Once again, this is Watson’s 16-game projection based on his pace through 13 games. But once again, we see the enormous amount he’s contributing to this season. Only one guy has thrown the ball with this level of excellence while running the ball for this many yards: 1992 Steve Young. Young went 14-2; In the event of a miracle Watson will go 7-9.
We’ve gotten this far without even mentioning two conditions so essential that they’ve defined the entire story of the 2020 Texans. The first is that prior to the season, they traded away Watson’s favorite target in DeAndre Hopkins, who might be the very best receiver in the NFL. It was one of the most lopsided deals in the modern history of American sports. Some of the best football writers working today tried to come up with some explanation as to why Houston would have agreed to such a horrendous trade, and like the Texans, they came up empty. I can only imagine how Watson must have taken it. It’s a crime that he, and we, have been robbed of a season that could have been even more spectacular.

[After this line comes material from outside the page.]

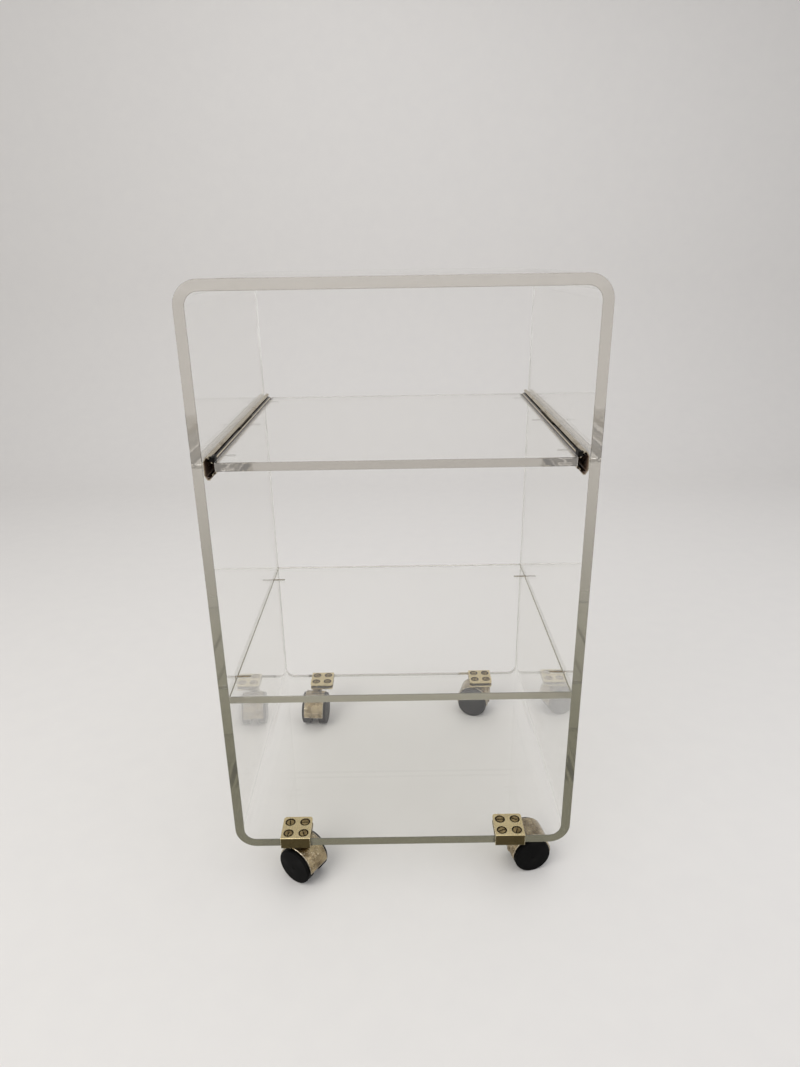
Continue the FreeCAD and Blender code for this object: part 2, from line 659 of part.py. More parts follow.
def make_clip_screws(corner):
    """Four slotted countersunk screws, each slot left at its own angle."""
    name = f"clip_screws_{corner}"
    body = clip_body(name, corner)
    head_top = f"({CLIP_TOP} - clip_screw_sink)"
    foot = f"-({head_top} - {CLIP_BASE})"
    head, shank = "clip_screw_head / 2", "clip_screw_shank / 2"
    profile = [("0", "0"), (head, "0"), (shank, "-(clip_screw_head - clip_screw_shank) / 2"), (shank, foot),
               ("0", foot)]
    x, y = CLIP_GRID[0]
    screw = turned(body, f"{name}_turned", "XZ_Plane", profile, (x, head_top, f"-({y})"))
    grid = repeat(body, f"{name}_grid", screw, "X_Axis", "clip_screw_pitch")
    grid.Direction2 = (datum(body, "Y_Axis"), [""])
    bind(grid, Length2="clip_screw_pitch", Occurrences2="2")
    slots = new_sketch(body, f"{name}_slots", "XY_Plane", ("0", "0", head_top))
    for (x, y), turn in zip(CLIP_GRID, SLOT_TURNS[corner]):
        along = (f"{CLIP_SINK} * cos({turn})", f"{CLIP_SINK} * sin({turn})")
        across = (f"clip_slot_width / 2 * sin({turn})", f"clip_slot_width / 2 * cos({turn})")
        signs = (("-", "+", "-"), ("+", "+", "-"), ("+", "-", "+"), ("-", "-", "+"))
        draw_loop(slots, [(f"{x} {a} {along[0]} {b} {across[0]}", f"{y} {a} {along[1]} {c} {across[1]}")
                          for a, b, c in signs])
    body.Tip = extrude(body, "Pocket", f"{name}_slot_cuts", slots, "clip_slot_depth")
    return body


def caster_body(name, corner):
    """A body that stands on the floor under the pintle, with its X along the trail."""
    side, end = CASTERS[corner]
    body = new_body(name)
    turn = SIZES[f"turn_{corner}"]
    body.Placement = FreeCAD.Placement(Vector(), FreeCAD.Rotation(Vector(0, 0, 1), turn))
    put(body, "Placement", (f"{side} * {CASTER_CENTRE}", f"{end} * ({HALF_DEPTH} - caster_inset)", "0"))
    body.setExpression("Placement.Rotation.Angle", bound(f"turn_{corner} * 1 deg"))
    return body


def make_pintle(corner):
    """Pin brazed to the underside of the clip, with a groove for its retaining ring."""
    body = caster_body(f"pintle_{corner}", corner)
    radius = "pintle_diameter / 2"
    low = "(pintle_foot + ring_rise)"
    high = f"({low} + ring_metal)"
    profile = [("0", "pintle_foot"), (radius, "pintle_foot"), (radius, low), (f"({radius} - ring_bite)", low),
               (f"({radius} - ring_bite)", high), (radius, high), (radius, CLIP_BASE), ("0", CLIP_BASE)]
    turned(body, f"pintle_{corner}_turned", "XZ_Plane", profile)
    return body


def ring_profile(inner, outer, low, high):
    return [(inner, low), (outer, low), (outer, high), (inner, high)]


def make_pintle_ring(corner):
    """Spring ring in the pintle's groove, which keeps the caster from dropping off."""
    body = caster_body(f"pintle_ring_{corner}", corner)
    low = "(pintle_foot + ring_rise)"
    profile = ring_profile("pintle_diameter / 2 - ring_bite", "pintle_diameter / 2 + ring_proud", low,
                           f"{low} + ring_metal")
    turned(body, f"pintle_ring_{corner}_turned", "XZ_Plane", profile)
    return body


def make_washer(corner):
    """Thrust washer between the clip and the neck of the hood."""
    body = caster_body(f"thrust_washer_{corner}", corner)
    profile = ring_profile("pintle_diameter / 2", "neck_diameter / 2 - washer_rim", WASHER_BASE, CLIP_BASE)
    turned(body, f"thrust_washer_{corner}_turned", "XZ_Plane", profile)
    return body


def across_axle(half):
    """Start of a cylinder along the axle that is centred on the wheels, from its half length."""
    return ("caster_trail", WHEEL_RADIUS, f"-({half})")


def make_hood(corner):
    """Half barrel over both wheels, with a central web, an axle boss and a neck round the pintle."""
    name = f"hood_{corner}"
    body = caster_body(name, corner)
    skirt = f"({WHEEL_RADIUS} - hood_skirt)"
    primitive(body, "AdditiveCylinder", f"{name}_barrel", "XZ_Plane", across_axle("hood_width / 2"),
              Radius=HOOD_RADIUS, Height="hood_width")
    primitive(body, "AdditiveCylinder", f"{name}_neck", "XY_Plane", ("0", "0", skirt),
              Radius="neck_diameter / 2", Height=f"{NECK_TOP} - {skirt}")
    depth = "((hood_width - web_width) / 2 + cut_over)"
    for label, start in (("near", "-(hood_width / 2 + cut_over)"), ("far", "web_width / 2")):
        primitive(body, "SubtractiveCylinder", f"{name}_chamber_{label}", "XZ_Plane",
                  ("caster_trail", WHEEL_RADIUS, start), Radius=HOOD_INSIDE, Height=depth)
    reach = f"({HOOD_RADIUS} + cut_over)"
    primitive(body, "SubtractiveBox", f"{name}_opening", "XY_Plane",
              (f"caster_trail - {reach}", "-hood_width", f"{skirt} - {reach}"),
              Length=f"2 * {reach}", Width="2 * hood_width", Height=reach)
    primitive(body, "AdditiveCylinder", f"{name}_boss", "XZ_Plane", across_axle("web_width / 2"),
              Radius="hub_radius", Height="web_width")
    primitive(body, "SubtractiveCylinder", f"{name}_axle_bore", "XZ_Plane", across_axle("web_width / 2"),
              Radius="axle_diameter / 2", Height="web_width")
    foot = "(pintle_foot - pintle_end_gap)"
    primitive(body, "SubtractiveCylinder", f"{name}_pintle_bore", "XY_Plane", ("0", "0", foot),
              Radius="pintle_diameter / 2 + turning_gap", Height=f"{NECK_TOP} - {foot}")
    recess = primitive(body, "SubtractiveCylinder", f"{name}_ring_recess", "XY_Plane",
                       ("0", "0", "pintle_foot + ring_rise - swivel_gap"),
                       Radius="pintle_diameter / 2 + ring_proud + swivel_gap",
                       Height="ring_metal + 2 * swivel_gap")
    rim = value_of(body, "hood_width / 2 - hood_edge")
    inside = value_of(body, "2 * (wheel_diameter / 2 + hood_gap) + hood_metal")

    def is_outer_rim(box):
        return abs(box.Center.y) > rim and box.YLength < rim and box.XLength > inside

    dress_edges(body, "Chamfer", f"{name}_rims", recess, is_outer_rim, "Size", "hood_edge")
    return body


def make_axle(corner):
    """Plain pin pressed through the boss of the hood."""
    body = caster_body(f"axle_{corner}", corner)
    half = "(caster_width / 2 - wheel_face - axle_end_gap)"
    primitive(body, "AdditiveCylinder", f"axle_{corner}_pin", "XZ_Plane", across_axle(half),
              Radius="axle_diameter / 2", Height=f"2 * {half}")
    return body


def make_wheel(label, hand):
    """Cupped wheel with a rounded tread, its hollow towards the web of the hood."""
    def make(corner):
        name = f"wheel_{label}_{corner}"
        body = caster_body(name, corner)
        bore = "(axle_diameter / 2 + turning_gap)"
        hub = "(wheel_hub / 2)"
        rim = f"({WHEEL_RADIUS} - wheel_rim)"
        start = "(web_width / 2 + web_gap)"
        back = "(caster_width / 2 - wheel_face)"
        shoulder = "(caster_width / 2 - wheel_dome)"
        cut = "wheel_round * (1 - cos(45))"
        profile = [(bore, start), (hub, start), (hub, back), (rim, back), (rim, start),
                   (f"({WHEEL_RADIUS} - wheel_round / 2)", start),
                   (WHEEL_RADIUS, f"({start} + wheel_round / 2)"),
                   (WHEEL_RADIUS, f"({shoulder} - wheel_round)"),
                   (f"({WHEEL_RADIUS} - {cut})", f"({shoulder} - {cut})"),
                   (f"({WHEEL_RADIUS} - wheel_round)", shoulder), ("0", "(caster_width / 2)"), ("0", back),
                   (bore, back)]
        profile = [(radius, f"{hand} * {across}") for radius, across in profile]
        turned(body, f"{name}_turned", "XY_Plane", profile, ("caster_trail", "0", WHEEL_RADIUS))
        return body
    return make


def make_casters():
    """Every piece of the four casters and of the clips that hold them."""
    makers = [make_clip, make_clip_screws, make_pintle, make_washer, make_pintle_ring, make_hood, make_axle,
              make_wheel("a", 1), make_wheel("b", -1)]
    return [make(corner) for corner in CASTERS for make in makers]


def make_slides():
    """Both ball slides with the screws that hold them."""
    makers = {"slide_channel": make_slide_channel, "slide_runner": make_runner, "ball_cage": make_ball_cage,
              "slide_balls": make_balls, "stop_buffer": make_stop_buffer, "shelf_screws": make_shelf_screws,
              "slide_screws": make_slide_screws, "runner_screws": make_runner_screws}
    return [piece for name, make in makers.items() for piece in both_sides(name, make)]


def check(pieces):
    """Stop if any feature failed or any piece has no sound shape."""
    failed = [item.Name for item in doc.Objects if {"Invalid", "Error"} & set(item.State)]
    unsound = [piece.Label for piece in pieces if piece.Shape.isNull() or not piece.Shape.isValid()]
    if failed or unsound:
        raise RuntimeError(f"failed features {failed}, unsound pieces {unsound}")


def export(pieces):
    os.makedirs("parts", exist_ok=True)
    for piece in pieces:
        piece.Shape.exportStep(f"parts/{piece.Label}.step")
        solids = len(piece.Shape.Solids)
        print(f"{piece.Label:28} {solids:3} solids {piece.Shape.Volume / 1000:10.3f} cm3")


fill_sheet()
parts = make_shell() + make_fixed_shelf() + make_pullout_shelf() + make_slides() + make_casters()
doc.recompute()
check(parts)
export(parts)
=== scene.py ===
"""Looks for a clear acrylic serving trolley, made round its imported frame. Metres, +Z up."""
from math import radians

import bpy
from mathutils import Matrix, Vector


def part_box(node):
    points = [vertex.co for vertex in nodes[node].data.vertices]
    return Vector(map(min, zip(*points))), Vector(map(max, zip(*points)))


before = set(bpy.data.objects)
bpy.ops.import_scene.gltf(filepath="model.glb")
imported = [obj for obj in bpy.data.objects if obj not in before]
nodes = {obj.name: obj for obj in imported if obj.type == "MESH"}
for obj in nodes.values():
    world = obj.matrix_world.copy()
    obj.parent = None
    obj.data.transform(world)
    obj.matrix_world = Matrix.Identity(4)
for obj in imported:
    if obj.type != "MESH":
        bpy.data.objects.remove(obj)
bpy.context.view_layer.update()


# The camera stands in front of the trolley, a little above its top, and looks down on it.
# It was fitted to the edges of the loop, so it is turned and tipped by fractions of a degree.
eye = Vector((0.0042, -0.9532, 0.7855))
pitch = radians(20.80)
turn = radians(0.10)
tip = radians(-0.93)
bpy.ops.object.camera_add()
camera = bpy.context.object
camera.name = "photo_camera"
camera.matrix_world = (Matrix.Translation(eye) @ Matrix.Rotation(turn, 4, "Z")
                       @ Matrix.Rotation(radians(90) - pitch, 4, "X") @ Matrix.Rotation(tip, 4, "Z"))
camera.data.sensor_width = 36
camera.data.lens = 24.507
camera.data.clip_start = 0.05
scene = bpy.context.scene
scene.camera = camera
scene.view_settings.view_transform = "Standard"


# The floor runs back and turns up into a wall in one sweep, like painted studio card.
# Three large softboxes and a pale room light it, as plainly as an overcast window does.
def linear(code):
    """The linear colour of an sRGB hex value."""
    parts = [int(code[start:start + 2], 16) / 255 for start in (1, 3, 5)]
    return [*(p / 12.92 if p <= 0.04045 else ((p + 0.055) / 1.055) ** 2.4 for p in parts), 1]


def add(tree, kind, inputs=(), **settings):
    """A node with its settings, and with its inputs set to a value or linked to a socket."""
    node = tree.nodes.new(kind)
    for name, value in settings.items():
        setattr(node, name, value)
    for name, value in dict(inputs).items():
        if isinstance(value, bpy.types.NodeSocket):
            tree.links.new(value, node.inputs[name])
        else:
            node.inputs[name].default_value = value
    return node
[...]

The second is that the man responsible for the trade, head coach Bill O’Brien, was fired four games into the season. Watson has continued to deliver excellent performances week in and week out in spite of a degree of midseason upheaval that very few great quarterbacks ever have to deal with.
The popular line these days is to “save Deshaun Watson” or “free Deshaun Watson,” which I get, because we all want to see him enjoy the success he deserves. The guy is clearly unhappy about all the losing, but just as clearly, he wants this team to win. He wants to be in Houston, and he wants to turn it around. This season, in which a top-flight quarterback saw his realistic playoff hopes dashed four games in, has been an unprecedented one, and it’s hard to believe this will continue. They’ll start fresh next season, and a Deshaun Watson can only be held down for so long.
Regardless. Holy shit, Texans. How did you let this happen at all?